Interface between Hermitian and non-Hermitian Hamiltonians in a model calculation

TL;DR

This paper explores the interaction between Hermitian and non-Hermitian quantum potentials, revealing how non-Hermitian effects influence scattering processes and flux conservation within a quasi-Hermitian framework.

Contribution

It introduces a perturbative analysis of combined Hermitian and PT-symmetric non-Hermitian delta potentials, highlighting changes in scattering states and flux conservation in quantum mechanics.

Findings

Bound-state wave-function remains unchanged for large separation

Scattering states exhibit significant modifications

Total flux conservation is restored in the quasi-Hermitian framework

Abstract

We consider the interaction between the Hermitian world, represented by a real delta-function potential $-\alpha\delta(x)$, and the non-Hermitian world, represented by a PT-symmetric pair of delta functions with imaginary coefficients $i\beta(\delta(x-L)-\delta(x+L))$. In the context of standard quantum mechanics, the effect of the introduction of the imaginary delta functions on the bound-state energy of the real delta function and its associated wave-function is small for L large. However, scattering from the combined potentials does not conserve probability as conventionally defined.
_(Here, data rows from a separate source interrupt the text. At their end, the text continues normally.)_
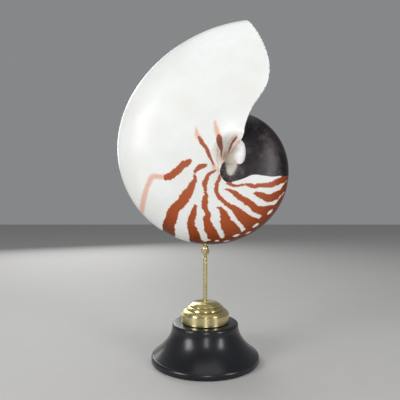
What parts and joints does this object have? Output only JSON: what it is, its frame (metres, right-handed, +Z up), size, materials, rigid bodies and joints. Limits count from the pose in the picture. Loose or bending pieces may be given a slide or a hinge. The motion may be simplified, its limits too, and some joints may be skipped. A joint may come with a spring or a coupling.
{
  "type": "nautilus shell half on stand",
  "caption": "Half of a nautilus shell, sawn along its middle plane with its chambers open behind, held up on a thin brass rod over a turned black base.",
  "frame": {"origin": "middle of the base's underside, on the rod's axis", "axes": "+Z up along the rod, -Y towards the viewer who sees the shell's outside, +Y the way its sawn face looks"},
  "size_m": [0.1265, 0.078, 0.2465],
  "materials": {
    "shell": "polished natural shell, white with brown stripes, a black film and a pearly inside",
    "brass": "turned and lacquered, bright",
    "black_lacquer": "turned wood, gloss black lacquer"
  },
  "bodies": {
    "root": {"shell_half": "shell", "rod": "brass", "lower_nut": "brass", "inner_nut": "brass", "brass_cap": "brass", "base": "black_lacquer"}
  },
  "joints": []
}
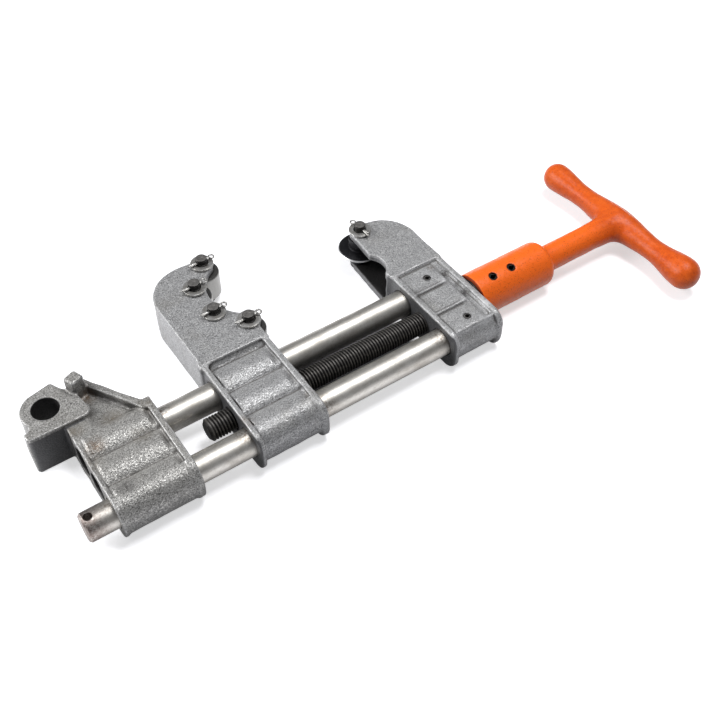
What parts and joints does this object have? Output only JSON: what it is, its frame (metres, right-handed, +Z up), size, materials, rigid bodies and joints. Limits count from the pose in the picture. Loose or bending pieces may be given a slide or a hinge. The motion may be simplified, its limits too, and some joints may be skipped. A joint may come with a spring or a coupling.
{
  "type": "hinged pipe cutter for a threading machine",
  "caption": "Hinged pipe cutter: cutting wheel and roller carriage on twin guide rods, closed by a feed screw with an orange T-handle.",
  "frame": {"origin": "middle of the bounding box on the plane the tool lies on", "axes": "+X along the guide rods towards the T-handle, +Y from the rods towards the jaws, +Z up from the lying face, along the pipe's axis"},
  "size_m": [0.5404, 0.246, 0.049],
  "materials": {
    "cast_grey": "silver-grey as-cast skin, coarse grain",
    "rod_steel": "ground bar, lightly oiled",
    "black_steel": "black oxide, satin",
    "zinc_plate": "bright zinc plate",
    "tool_steel": "hardened, dull grey",
    "orange_paint": "glossy orange enamel over a rough casting"
  },
  "bodies": {
    "bracket": {"hinge_bracket": "cast_grey"},
    "frame": {"wheel_frame": "cast_grey", "front_guide_rod": "rod_steel", "rear_guide_rod": "rod_steel", "front_rod_roll_pin": "black_steel", "rear_rod_roll_pin": "black_steel", "thrust_washer": "black_steel", "wheel_pin": "black_steel", "wheel_washer": "zinc_plate", "wheel_split_pin": "zinc_plate"},
    "carriage": {"roller_carriage": "cast_grey", "roller_pin_a": "black_steel", "roller_washer_a": "zinc_plate", "roller_split_pin_a": "zinc_plate", "roller_pin_b": "black_steel", "roller_washer_b": "zinc_plate", "roller_split_pin_b": "zinc_plate", "roller_pin_c": "black_steel", "roller_washer_c": "zinc_plate", "roller_split_pin_c": "zinc_plate", "roller_pin_d": "black_steel", "roller_washer_d": "zinc_plate", "roller_split_pin_d": "zinc_plate"},
    "drive": {"feed_screw": "black_steel", "t_handle": "orange_paint", "inner_handle_pin": "black_steel", "outer_handle_pin": "black_steel"},
    "roller_a": {"roller_a": "tool_steel"},
    "roller_b": {"roller_b": "tool_steel"},
    "roller_c": {"roller_c": "tool_steel"},
    "roller_d": {"roller_d": "tool_steel"},
    "wheel": {"cutter_wheel": "tool_steel"}
  },
  "joints": [
    {"name": "frame_float", "type": "slide", "parent": "bracket", "child": "frame", "axis": [1, 0, 0], "range_m": [-0.022, 0.013]},
    {"name": "handle_spin", "type": "hinge", "parent": "frame", "child": "drive", "pos_m": [0.16405, -0.03091, 0.02], "axis": [-1, 0, 0], "range_deg": [-2880, 15120]},
    {"name": "carriage_slide", "type": "slide", "parent": "frame", "child": "carriage", "axis": [1, 0, 0], "range_m": [-0.0205, 0.1055]},
    {"name": "roller_a_spin", "type": "hinge", "parent": "carriage", "child": "roller_a", "pos_m": [-0.08266, 0.10981, 0.019], "axis": [0, 0, 1], "continuous": true},
    {"name": "roller_b_spin", "type": "hinge", "parent": "carriage", "child": "roller_b", "pos_m": [-0.10125, 0.08762, 0.019], "axis": [0, 0, 1], "continuous": true},
    {"name": "roller_c_spin", "type": "hinge", "parent": "carriage", "child": "roller_c", "pos_m": [-0.10125, 0.05536, 0.019], "axis": [0, 0, 1], "continuous": true},
    {"name": "roller_d_spin", "type": "hinge", "parent": "carriage", "child": "roller_d", "pos_m": [-0.08266, 0.03317, 0.019], "axis": [0, 0, 1], "continuous": true},
    {"name": "wheel_spin", "type": "hinge", "parent": "frame", "child": "wheel", "pos_m": [0.04865, 0.07149, 0.019], "axis": [0, 0, 1], "continuous": true}
  ],
  "couplings": [
    {"joint": "carriage_slide", "follows": "handle_spin", "m_per_rad": 0.00039789}
  ]
}
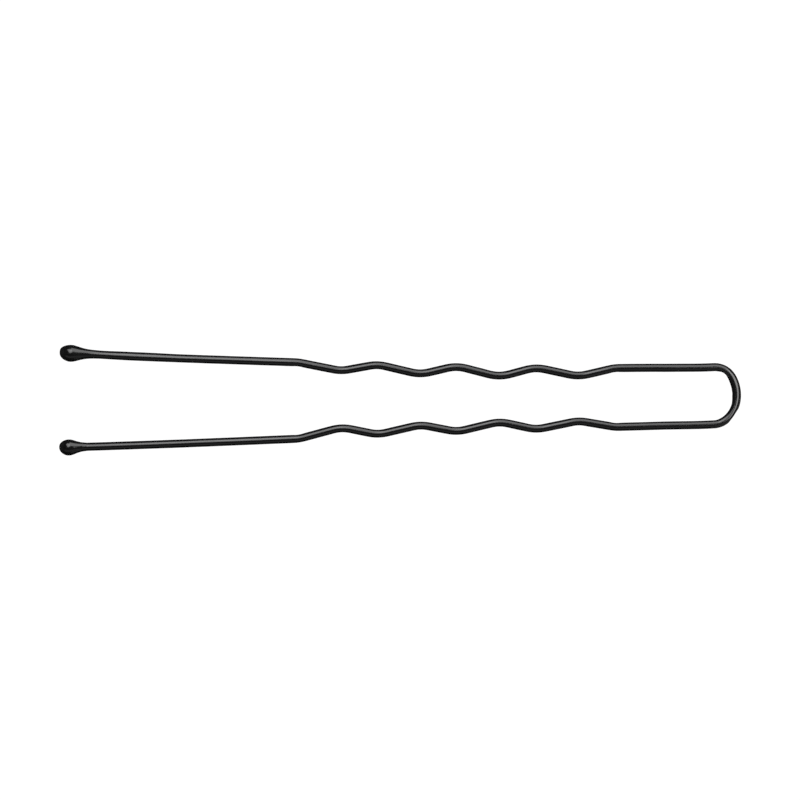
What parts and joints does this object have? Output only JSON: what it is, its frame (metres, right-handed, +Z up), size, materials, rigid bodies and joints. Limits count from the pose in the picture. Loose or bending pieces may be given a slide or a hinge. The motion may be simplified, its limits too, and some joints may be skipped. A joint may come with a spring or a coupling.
{
  "type": "hair pin",
  "caption": "U-shaped black wire hair pin with a rounded bow, wavy legs and straight, slightly spread tines that end in ball tips, for holding a bun or an up-do.",
  "frame": {"origin": "under the middle of the pin, on the surface that the ball tips lie on", "axes": "+X along the pin from the tips to the bow, +Y towards the upper leg, +Z up, square to the plane that the pin's wire is bent in"},
  "size_m": [0.076, 0.0124, 0.0019],
  "materials": {
    "spring_steel": "drawn spring-steel wire, sealed inside the lacquer",
    "black_lacquer": "baked black lacquer, semi-gloss",
    "tip_resin": "dipped and cured black resin, gloss"
  },
  "bodies": {
    "bow": {"bow_wire": "spring_steel", "bow_lacquer": "black_lacquer"},
    "upper_leg": {"upper_leg_wire": "spring_steel", "upper_leg_lacquer": "black_lacquer", "upper_ball_tip": "tip_resin"},
    "lower_leg": {"lower_leg_wire": "spring_steel", "lower_leg_lacquer": "black_lacquer", "lower_ball_tip": "tip_resin"}
  },
  "joints": [
    {"name": "upper_leg_flex", "type": "hinge", "parent": "bow", "child": "upper_leg", "pos_m": [0.0295, 0.00318, 0.00095], "axis": [0, 0, -1], "range_deg": [-3.5, 10], "stiffness_Nm_per_rad": 0.15},
    {"name": "lower_leg_flex", "type": "hinge", "parent": "bow", "child": "lower_leg", "pos_m": [0.0295, -0.00318, 0.00095], "axis": [0, 0, 1], "range_deg": [-3.5, 10], "stiffness_Nm_per_rad": 0.15}
  ]
}
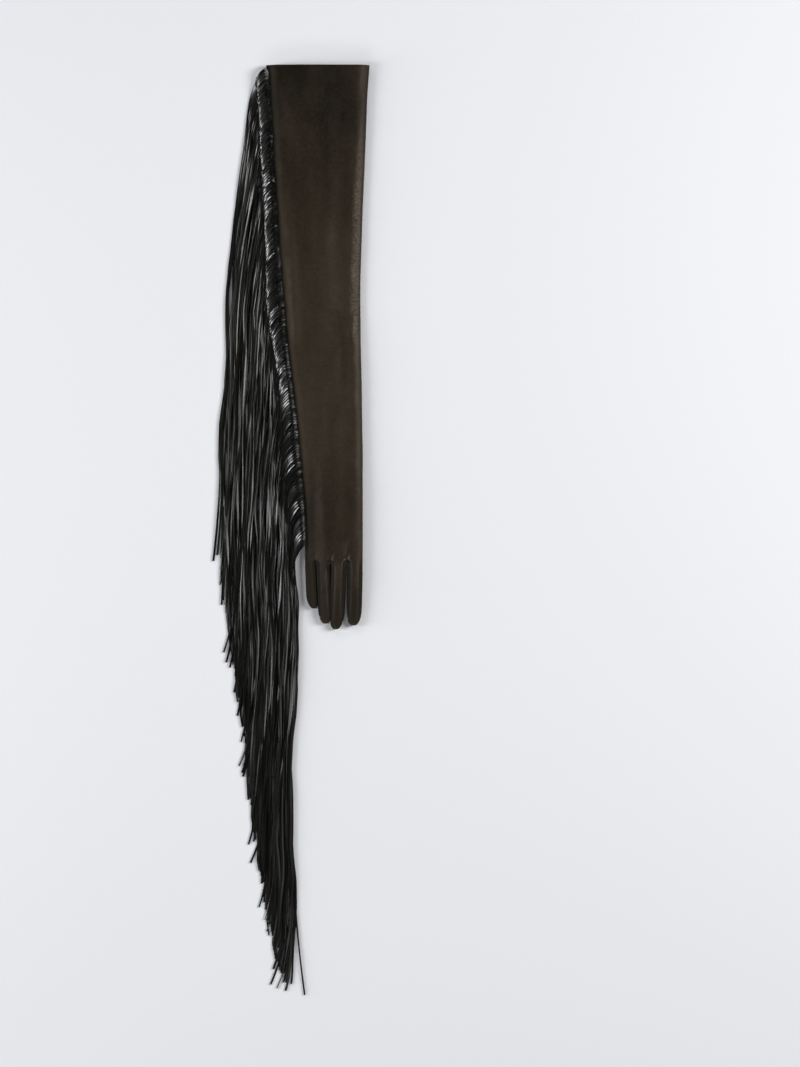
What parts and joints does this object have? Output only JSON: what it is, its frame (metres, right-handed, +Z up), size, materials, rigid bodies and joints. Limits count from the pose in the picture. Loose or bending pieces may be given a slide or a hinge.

Both these problems can be studied instead in the context of quasi-Hermiticity, whereby quantum mechanics is endowed with a new metric $\eta$, and consequently a new wave-function $\Psi(x)$, defined in terms of the original wave-function $\psi(x)$ by means of $\eta$. In this picture, working perturbatively in $\beta$, the bound-state wave-function is actually unchanged from its unperturbed form for $|x|<< L$. However, the scattering wave-function, for $|x|>>L$, is changed in a significant manner. In particular there are incoming and outgoing waves on both sides of the potential. One can then no longer talk in terms of reflection and transmission coefficients, but the total right-moving flux is now conserved.